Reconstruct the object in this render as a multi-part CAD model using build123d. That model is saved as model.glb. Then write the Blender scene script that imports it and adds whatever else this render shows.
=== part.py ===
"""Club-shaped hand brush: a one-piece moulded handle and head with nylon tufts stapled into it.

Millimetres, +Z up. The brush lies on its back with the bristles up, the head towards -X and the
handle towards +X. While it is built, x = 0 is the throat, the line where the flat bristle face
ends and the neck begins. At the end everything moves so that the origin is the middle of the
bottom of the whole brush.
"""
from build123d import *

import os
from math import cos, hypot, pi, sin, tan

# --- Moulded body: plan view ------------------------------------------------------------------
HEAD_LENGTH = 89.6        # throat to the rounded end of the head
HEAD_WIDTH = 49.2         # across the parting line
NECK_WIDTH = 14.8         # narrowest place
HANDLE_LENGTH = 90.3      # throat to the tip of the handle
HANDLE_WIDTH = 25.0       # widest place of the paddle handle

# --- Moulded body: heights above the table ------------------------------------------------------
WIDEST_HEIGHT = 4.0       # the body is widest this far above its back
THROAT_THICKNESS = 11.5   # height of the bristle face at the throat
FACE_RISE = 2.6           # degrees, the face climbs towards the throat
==
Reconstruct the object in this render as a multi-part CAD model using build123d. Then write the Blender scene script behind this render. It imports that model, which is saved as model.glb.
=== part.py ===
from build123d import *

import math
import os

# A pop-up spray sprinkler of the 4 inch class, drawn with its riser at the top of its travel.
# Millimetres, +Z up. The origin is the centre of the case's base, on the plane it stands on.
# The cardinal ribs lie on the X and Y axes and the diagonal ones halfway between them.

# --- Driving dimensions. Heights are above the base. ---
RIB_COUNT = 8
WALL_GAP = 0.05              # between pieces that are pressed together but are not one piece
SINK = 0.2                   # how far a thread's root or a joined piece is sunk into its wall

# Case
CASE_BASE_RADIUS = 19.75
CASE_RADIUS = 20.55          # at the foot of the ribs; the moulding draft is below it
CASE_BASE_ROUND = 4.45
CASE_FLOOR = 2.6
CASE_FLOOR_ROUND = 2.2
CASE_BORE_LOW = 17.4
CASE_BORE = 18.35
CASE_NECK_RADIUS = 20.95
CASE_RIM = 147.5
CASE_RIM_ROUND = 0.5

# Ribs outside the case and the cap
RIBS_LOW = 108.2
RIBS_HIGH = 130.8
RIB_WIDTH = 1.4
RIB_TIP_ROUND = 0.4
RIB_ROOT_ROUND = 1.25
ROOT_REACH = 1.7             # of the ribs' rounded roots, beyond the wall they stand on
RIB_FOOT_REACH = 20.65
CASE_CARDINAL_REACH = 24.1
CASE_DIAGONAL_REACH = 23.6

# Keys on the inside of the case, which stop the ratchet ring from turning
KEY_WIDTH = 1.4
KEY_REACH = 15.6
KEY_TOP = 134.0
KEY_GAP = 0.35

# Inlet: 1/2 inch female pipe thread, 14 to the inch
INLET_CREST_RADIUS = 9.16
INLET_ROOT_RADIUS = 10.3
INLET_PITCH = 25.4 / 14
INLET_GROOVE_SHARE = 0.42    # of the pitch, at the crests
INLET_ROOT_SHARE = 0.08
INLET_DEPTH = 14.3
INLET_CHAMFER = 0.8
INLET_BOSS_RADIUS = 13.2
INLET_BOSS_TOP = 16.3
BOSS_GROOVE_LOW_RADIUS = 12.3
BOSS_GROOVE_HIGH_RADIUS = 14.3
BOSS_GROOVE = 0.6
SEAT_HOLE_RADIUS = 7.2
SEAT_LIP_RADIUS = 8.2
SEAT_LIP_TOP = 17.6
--
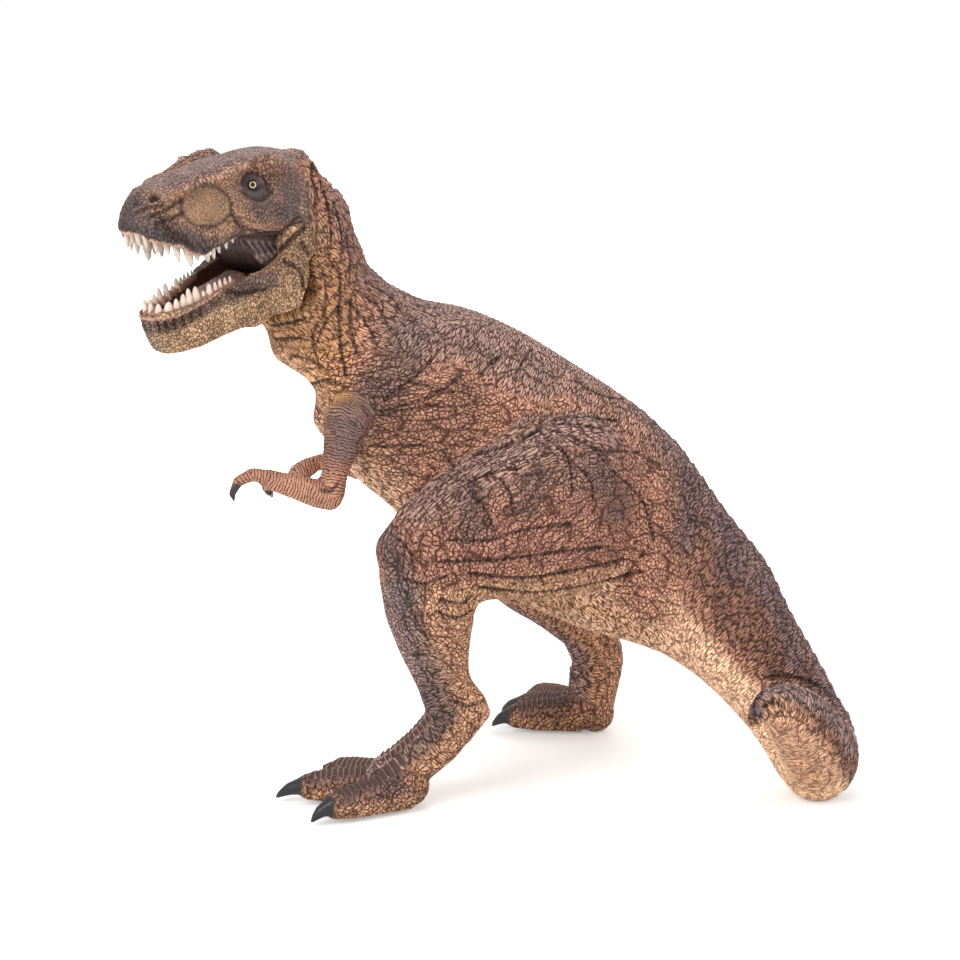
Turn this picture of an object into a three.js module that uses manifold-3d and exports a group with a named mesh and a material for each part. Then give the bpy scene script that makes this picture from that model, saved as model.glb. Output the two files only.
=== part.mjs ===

Stated task:
Exactly reproduce the stretch from the line with "which is saved as model.glb." through the line with "CASE_DIAGONAL_REACH = 23.6", including both ends and nothing else.

Solution for this exercise:
Reconstruct the object in this render as a multi-part CAD model using build123d. Then write the Blender scene script behind this render. It imports that model, which is saved as model.glb.
=== part.py ===
from build123d import *

import math
import os

# A pop-up spray sprinkler of the 4 inch class, drawn with its riser at the top of its travel.
# Millimetres, +Z up. The origin is the centre of the case's base, on the plane it stands on.
# The cardinal ribs lie on the X and Y axes and the diagonal ones halfway between them.

# --- Driving dimensions. Heights are above the base. ---
RIB_COUNT = 8
WALL_GAP = 0.05              # between pieces that are pressed together but are not one piece
SINK = 0.2                   # how far a thread's root or a joined piece is sunk into its wall

# Case
CASE_BASE_RADIUS = 19.75
CASE_RADIUS = 20.55          # at the foot of the ribs; the moulding draft is below it
CASE_BASE_ROUND = 4.45
CASE_FLOOR = 2.6
CASE_FLOOR_ROUND = 2.2
CASE_BORE_LOW = 17.4
CASE_BORE = 18.35
CASE_NECK_RADIUS = 20.95
CASE_RIM = 147.5
CASE_RIM_ROUND = 0.5

# Ribs outside the case and the cap
RIBS_LOW = 108.2
RIBS_HIGH = 130.8
RIB_WIDTH = 1.4
RIB_TIP_ROUND = 0.4
RIB_ROOT_ROUND = 1.25
ROOT_REACH = 1.7             # of the ribs' rounded roots, beyond the wall they stand on
RIB_FOOT_REACH = 20.65
CASE_CARDINAL_REACH = 24.1
CASE_DIAGONAL_REACH = 23.6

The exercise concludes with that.